Featured ISHA Member: George Hovland

George Hovland Celebrates 90 Years

George is still still skiing in NASTAR races and still crackles with wit and good humor. We recently checked in with George (and his tolerant wife, Jane).

Hovland grew up in Duluth, Minnesota, within view of the Chester Park ski jumps. He skied there with all the neighborhood kids, and in 1943, while attending Duluth Central High School, won state championships in cross-country and slalom. Then he went off to the Navy, serving in the Pacific.

Back home, George studied engineering at the University of Minnesota and captained the ski team. He took third in the national nordic combined championships and was named an alternate to the 1948 U.S. Olympic Team; from 1949 to 1952 he was four-time winner of the Central Division Skimeister championship.

George was a busy man during the next decade. He got married. In 1952, he raced on the U.S. Olympic four-man cross-country relay team at Oslo. He opened Duluth’s first full-service ski shop, creatively dubbed The Ski Shop. He coached the ski team at the University of Minnesota– Duluth, and competed at the 1954 FIS World Championships in Falun. He built and operated Ski Kenwood, the city’s first alpine ski area, then, with Ivan Iverson, purchased Mount Du Lac Ski Area.
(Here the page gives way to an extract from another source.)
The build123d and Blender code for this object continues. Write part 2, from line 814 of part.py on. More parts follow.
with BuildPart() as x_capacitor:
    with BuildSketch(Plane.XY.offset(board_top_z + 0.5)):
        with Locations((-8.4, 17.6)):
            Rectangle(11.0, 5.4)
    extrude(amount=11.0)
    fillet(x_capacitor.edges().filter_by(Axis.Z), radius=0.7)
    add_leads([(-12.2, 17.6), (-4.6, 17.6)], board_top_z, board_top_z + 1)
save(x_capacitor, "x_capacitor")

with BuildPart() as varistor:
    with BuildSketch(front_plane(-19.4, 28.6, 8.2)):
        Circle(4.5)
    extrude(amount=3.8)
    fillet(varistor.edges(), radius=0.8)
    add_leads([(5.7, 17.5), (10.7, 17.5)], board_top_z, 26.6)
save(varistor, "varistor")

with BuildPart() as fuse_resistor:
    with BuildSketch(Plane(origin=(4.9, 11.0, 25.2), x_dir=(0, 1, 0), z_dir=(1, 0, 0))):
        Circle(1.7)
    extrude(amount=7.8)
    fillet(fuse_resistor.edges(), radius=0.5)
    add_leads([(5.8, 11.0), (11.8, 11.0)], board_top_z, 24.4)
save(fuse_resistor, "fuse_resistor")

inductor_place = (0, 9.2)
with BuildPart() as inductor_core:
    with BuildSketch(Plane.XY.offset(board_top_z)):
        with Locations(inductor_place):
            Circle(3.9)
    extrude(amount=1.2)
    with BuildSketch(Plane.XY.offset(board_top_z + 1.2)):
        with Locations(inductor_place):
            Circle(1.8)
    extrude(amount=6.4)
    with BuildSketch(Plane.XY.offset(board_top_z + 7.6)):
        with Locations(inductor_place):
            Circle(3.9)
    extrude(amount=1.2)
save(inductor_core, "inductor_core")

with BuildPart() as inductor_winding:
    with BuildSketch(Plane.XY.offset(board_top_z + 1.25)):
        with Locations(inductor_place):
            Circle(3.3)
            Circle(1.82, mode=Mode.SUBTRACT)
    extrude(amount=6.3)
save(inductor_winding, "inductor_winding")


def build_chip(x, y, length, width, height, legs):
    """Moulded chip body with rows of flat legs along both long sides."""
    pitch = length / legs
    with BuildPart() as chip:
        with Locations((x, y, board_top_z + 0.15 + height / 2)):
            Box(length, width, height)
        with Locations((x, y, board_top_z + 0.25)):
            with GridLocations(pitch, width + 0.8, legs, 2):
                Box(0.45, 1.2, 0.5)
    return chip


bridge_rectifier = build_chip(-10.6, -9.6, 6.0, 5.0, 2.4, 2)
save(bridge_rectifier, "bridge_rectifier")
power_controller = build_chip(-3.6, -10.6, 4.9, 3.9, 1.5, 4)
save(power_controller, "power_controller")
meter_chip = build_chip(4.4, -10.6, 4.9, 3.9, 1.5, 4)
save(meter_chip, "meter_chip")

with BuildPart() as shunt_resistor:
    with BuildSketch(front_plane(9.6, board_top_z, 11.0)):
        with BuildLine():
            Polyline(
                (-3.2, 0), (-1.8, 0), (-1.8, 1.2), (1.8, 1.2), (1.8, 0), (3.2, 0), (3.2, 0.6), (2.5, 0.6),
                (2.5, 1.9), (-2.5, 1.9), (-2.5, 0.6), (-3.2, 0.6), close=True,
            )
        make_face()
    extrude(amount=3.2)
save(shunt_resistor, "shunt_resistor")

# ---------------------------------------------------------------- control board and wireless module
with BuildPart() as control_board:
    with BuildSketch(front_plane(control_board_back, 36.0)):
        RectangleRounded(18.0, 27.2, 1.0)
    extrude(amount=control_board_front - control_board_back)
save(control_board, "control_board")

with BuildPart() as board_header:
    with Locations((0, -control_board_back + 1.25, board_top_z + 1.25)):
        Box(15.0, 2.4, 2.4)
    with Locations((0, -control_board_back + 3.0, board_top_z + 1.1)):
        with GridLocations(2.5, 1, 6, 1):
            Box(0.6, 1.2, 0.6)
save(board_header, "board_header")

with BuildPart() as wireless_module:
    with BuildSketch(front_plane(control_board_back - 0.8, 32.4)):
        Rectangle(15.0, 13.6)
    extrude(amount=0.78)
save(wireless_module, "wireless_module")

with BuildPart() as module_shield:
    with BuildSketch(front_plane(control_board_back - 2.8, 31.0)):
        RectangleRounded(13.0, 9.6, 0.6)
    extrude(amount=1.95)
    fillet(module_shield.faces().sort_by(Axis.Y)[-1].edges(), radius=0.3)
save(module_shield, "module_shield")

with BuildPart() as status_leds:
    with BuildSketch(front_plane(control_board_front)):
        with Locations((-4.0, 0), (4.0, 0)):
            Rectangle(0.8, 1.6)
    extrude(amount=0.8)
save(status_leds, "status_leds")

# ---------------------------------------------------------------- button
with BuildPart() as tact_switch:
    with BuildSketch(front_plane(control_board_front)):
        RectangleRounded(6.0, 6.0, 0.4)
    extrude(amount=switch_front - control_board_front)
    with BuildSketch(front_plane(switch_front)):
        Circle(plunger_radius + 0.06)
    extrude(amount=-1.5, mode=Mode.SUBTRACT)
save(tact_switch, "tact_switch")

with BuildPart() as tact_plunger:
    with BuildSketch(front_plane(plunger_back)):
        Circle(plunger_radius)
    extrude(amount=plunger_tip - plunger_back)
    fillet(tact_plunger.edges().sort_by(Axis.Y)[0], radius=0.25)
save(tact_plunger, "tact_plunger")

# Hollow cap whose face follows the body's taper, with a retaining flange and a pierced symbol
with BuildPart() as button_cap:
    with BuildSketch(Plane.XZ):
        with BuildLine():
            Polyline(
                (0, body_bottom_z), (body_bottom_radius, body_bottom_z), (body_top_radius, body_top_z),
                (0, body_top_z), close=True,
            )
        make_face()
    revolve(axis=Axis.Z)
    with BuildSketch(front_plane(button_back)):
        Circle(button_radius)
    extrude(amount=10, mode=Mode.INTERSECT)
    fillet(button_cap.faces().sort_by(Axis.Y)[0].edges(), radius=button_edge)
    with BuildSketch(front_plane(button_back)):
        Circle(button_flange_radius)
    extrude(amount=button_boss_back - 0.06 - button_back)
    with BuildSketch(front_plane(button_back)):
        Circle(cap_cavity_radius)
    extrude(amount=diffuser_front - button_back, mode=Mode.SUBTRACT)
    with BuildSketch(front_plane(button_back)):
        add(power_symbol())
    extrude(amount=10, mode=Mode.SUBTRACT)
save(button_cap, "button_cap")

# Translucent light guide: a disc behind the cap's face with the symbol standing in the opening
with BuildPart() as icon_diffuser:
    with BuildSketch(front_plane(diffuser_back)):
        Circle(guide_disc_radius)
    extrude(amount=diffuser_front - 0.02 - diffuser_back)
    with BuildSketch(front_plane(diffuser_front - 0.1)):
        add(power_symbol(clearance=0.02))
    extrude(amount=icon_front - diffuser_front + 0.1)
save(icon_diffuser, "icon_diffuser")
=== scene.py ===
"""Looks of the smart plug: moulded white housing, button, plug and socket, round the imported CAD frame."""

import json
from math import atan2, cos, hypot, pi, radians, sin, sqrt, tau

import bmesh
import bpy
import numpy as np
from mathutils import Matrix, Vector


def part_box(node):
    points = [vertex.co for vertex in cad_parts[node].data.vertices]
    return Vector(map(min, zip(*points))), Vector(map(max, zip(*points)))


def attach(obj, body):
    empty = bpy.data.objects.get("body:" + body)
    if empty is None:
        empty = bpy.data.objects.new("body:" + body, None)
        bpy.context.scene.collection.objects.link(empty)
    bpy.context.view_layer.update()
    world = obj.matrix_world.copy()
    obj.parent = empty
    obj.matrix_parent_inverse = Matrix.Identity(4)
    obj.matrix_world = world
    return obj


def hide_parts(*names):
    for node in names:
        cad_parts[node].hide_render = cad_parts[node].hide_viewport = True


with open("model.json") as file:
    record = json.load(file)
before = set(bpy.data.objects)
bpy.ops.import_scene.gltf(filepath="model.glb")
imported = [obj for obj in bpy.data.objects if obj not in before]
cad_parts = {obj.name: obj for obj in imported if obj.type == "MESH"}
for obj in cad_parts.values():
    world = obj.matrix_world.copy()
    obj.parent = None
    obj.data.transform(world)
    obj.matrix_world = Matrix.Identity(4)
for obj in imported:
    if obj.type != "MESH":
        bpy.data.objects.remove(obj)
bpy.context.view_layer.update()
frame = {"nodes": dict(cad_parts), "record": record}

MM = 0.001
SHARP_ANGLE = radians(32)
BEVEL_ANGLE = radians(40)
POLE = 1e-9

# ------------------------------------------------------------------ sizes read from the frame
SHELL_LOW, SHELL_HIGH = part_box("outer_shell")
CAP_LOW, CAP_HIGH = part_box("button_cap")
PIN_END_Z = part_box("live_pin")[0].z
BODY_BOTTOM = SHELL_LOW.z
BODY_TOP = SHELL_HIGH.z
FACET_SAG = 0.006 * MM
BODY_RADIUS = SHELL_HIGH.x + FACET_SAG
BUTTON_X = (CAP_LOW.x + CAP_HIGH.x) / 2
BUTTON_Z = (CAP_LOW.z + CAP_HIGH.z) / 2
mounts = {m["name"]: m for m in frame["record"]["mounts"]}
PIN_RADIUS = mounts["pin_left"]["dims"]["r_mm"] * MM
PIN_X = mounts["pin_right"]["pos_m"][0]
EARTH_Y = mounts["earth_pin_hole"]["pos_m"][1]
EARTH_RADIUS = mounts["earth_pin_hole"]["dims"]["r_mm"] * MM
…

He worked as a sales rep for the Constam and Hall ski lift companies, and for a variety of ski, boot, and skiwear companies.

George went on to help launch a number of ski clubs, trail networks and alpine ski areas, while designing and building custom homes. He became national master’s champion in 10k and 30k cross country, and national NASTAR champ five times, including a 2014 victory at age 87 (he
hopes to repeat as age- group champ next winter). He completed the American Birkie 32 times, often winning his age class.
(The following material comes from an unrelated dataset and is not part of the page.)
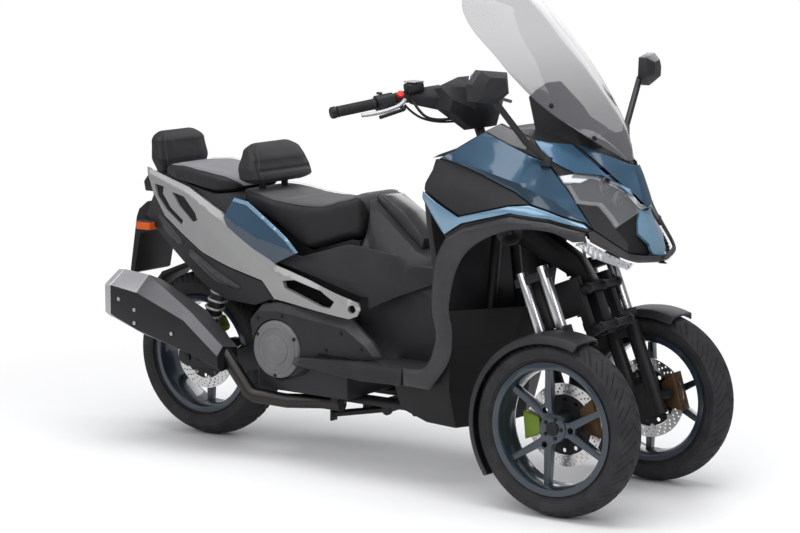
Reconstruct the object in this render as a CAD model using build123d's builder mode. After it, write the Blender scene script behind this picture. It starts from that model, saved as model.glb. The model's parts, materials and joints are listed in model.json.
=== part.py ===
from build123d import *
import os
from math import atan2, cos, degrees, hypot, radians, sin, tan

# Reverse trike: a maxi scooter that leans on two steered front wheels and one driven rear wheel.
#
# All sizes are millimetres.  +X is forward, +Y is to the rider's left and +Z is up.  The origin
# is on the ground, on the centre line, midway between the front and rear axles.

os.makedirs("parts", exist_ok=True)

# ---------------------------------------------------------------- driving dimensions
WHEELBASE = 1585            # front axle line to rear axle
TRACK = 586                 # between the front wheels' centre planes
FRONT_TYRE_R = 274.5        # 120/70-15
FRONT_TYRE_W = 120
REAR_TYRE_R = 286.5         # 160/60-15
REAR_TYRE_W = 160
RIM_BEAD_R = 190.5          # 15 inch bead seat
RIM_FLANGE_R = 204
RIM_WALL = 6
FRONT_RIM_HALF = 44.5       # between the flanges, halved
REAR_RIM_HALF = 57
HUB_R = 44
AXLE_R = 12.5
RUN_GAP = 0.3               # radial clearance of an axle or kingpin in its bore
SEAT_GAP = 0.3              # between a part and the one that it is bolted against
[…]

Around 1982, George met and married his current wife, Jane, a clinical psychologist. Together, in 1993, they founded the Snowflake Nordic Ski Center on 200 acres of woodland in Duluth. They cleared 15k of trails and a biathlon shooting range, and put up a lodge. At the time, George says, high school racers had access to city trails but had no warming hut to change and hang out. “The city wasn’t doing the job, so we did,” he says. “I wanted a place for skiers to enjoy the sport.”

The couple finally retired last year and sold the Snowflake land for development as a charter high school, on condition that the skiing facilities would remain open for five years under the management of the Duluth Nordic Ski Club.

“The staff at ISHA deserves gold medals,” George says. “I attack every issue of the magazine, and get to relive my life in skiing. I send half a dozen copies of every issue to old ski friends.”